Eleven months ago, I started my Virtual Assistant business as a side hustle to keep myself busy during a 6-month furlough from my 9-5.
As of today, my business is far from a side hustle. I’ve quit my 9-5, replaced (and surpass!) the income from my old job, hired my dream team members, and become fully booked.
I attribute a large percentage of my success to having business systems in place from day 1.
Business systems, also known as workflows or processes, are those repeating activities that you do to run your business. All businesses, big or small, require systems to work.
In this post, I’m giving you 5 actionable steps to create strong systems in your business and make auditing your systems in the future a breeze.
But First, Why Are Business Systems Important?
I was not expecting my virtual assistant business to scale as quickly as it did. In a matter of two months, I went from 5 to 8 clients and $700 to $7K months!
Managing 8 clients, a team, and preparing to launch my first course required me to have strong and efficient systems in my business.
Systems give your business structure; hence making it more streamlined, efficient, and profitable.
With strong systems in place, your business will run smoothly and with less effort from your end. You’ll gain back the time to focus on your zone of genius and on tasks that truly move the needle forward and make you money.
If you want to…
- Take a month-long vacay
- Reduce your workload to 5-hour weeks
- Hire more team members
- Scale your business to 6 & 7 figures
Then, creating systems in your business is an absolute must!
On your next CEO day, follow these 5 steps to create your business systems:
- Identify Your Workflows
The first step to creating strong systems in your business is to identify your workflows. Every business has unique systems so use this time to write down those repeating activities that your business can’t live without.
Some examples of such activities in my business include:
- Writing and scheduling my weekly newsletter
- Launching my course
- Onboarding clients
- Doing regular website maintenance
After you have a list of all the activities you do to run your business, I recommend grouping these tasks into general categories.
For example, writing my weekly newsletter falls under “Marketing” while doing my regular website maintenance falls under “Admin.”
By identifying and documenting your systems, you’ll give your business more structure.
- Record Your Workflows
Having video recordings gives you and your team a visual of how your business systems work.
As you work through your business systems, record your desktop using a video messaging tool like Loom.
Loom allows you to record your camera, screen, and microphone simultaneously so you can guide yourself or your team members through your workflow.
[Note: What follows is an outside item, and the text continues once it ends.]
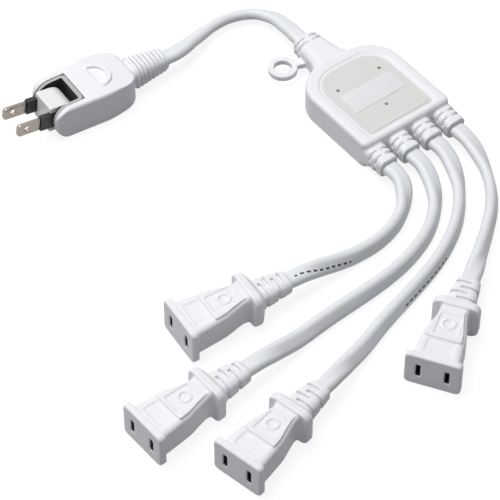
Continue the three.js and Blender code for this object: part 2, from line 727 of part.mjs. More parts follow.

Be sure to save these in an accessible folder on your desktop for easy access. They’ll help you with step #3.
- Create SOPs
Standard operating procedures (SOPs) are the documented systems in your business that allow you to perform a specific process consistently.
SOPs are essential to every business. They help ensure you and your team are operating in a cohesive and productive manner.
Although they may sound intimidating, SOPs are as simple as a Google Doc including all of the pieces that come together to create your system.
Use the following sections to organize your SOP:
- Purpose – a short description of the purpose of the SOP and why it’s required
- Process – the step-by-step process required to complete the SOP
- Tools – the required apps, programs, templates, documents, etc.
- People – the team member(s) in charge of each step of the process
Having SOPs for your business will make auditing your business a breeze, which brings me to the next step.
- Audit Your Systems Regularly
No system in your business is perfect, and as new tools become available, you hire new team members, or time goes by, your systems will change.
You may realize that a system that worked 3 months ago when you only had 3 clients, no longer works now that you have 6 clients.
Running a systems audit means evaluating your current business operation and making necessary improvements.
Now that you’ve identified and recorded your workflows, and created SOPs, auditing your business systems becomes a piece of cake.
Questions to ask yourself when auditing a system in your business:
- Are all of these steps necessary? Can I get rid of some?
- Is the order of these steps most efficient?
- Can I outsource some of these steps, if not all of them, to a team member?
- Should I hire someone to outsource this process/step to?
- Can I automate a step in the process?
Asking yourself these questions as you work through your system will help you identify areas of improvement.
I understand that systems audits aren’t the most exciting part of your business, but giving your business more structure will allow you to gain back time to focus on your zone of genius and embody your CEO!
5. Consider Where You Want To Store Your Systems
You’ll want to house your business systems somewhere where you can easily access them when needed.
Although you may keep your SOPs stored in a Google Drive folder, I recommend using an organized and well-designed tool to store this valuable information.
Some great tools include Asana, HoneyBook, Dubsado, and ClickUp.
Creating and implementing systems allows you to run your business like a well-oiled machine, hire more team members, scale quicker and easier, and gain back time.
Follow the 5 steps listed in this post to create strong systems in your business and notice how much more smoothly and efficiently your workflows become!
What is a workflow in your business that you haven’t revised in a while?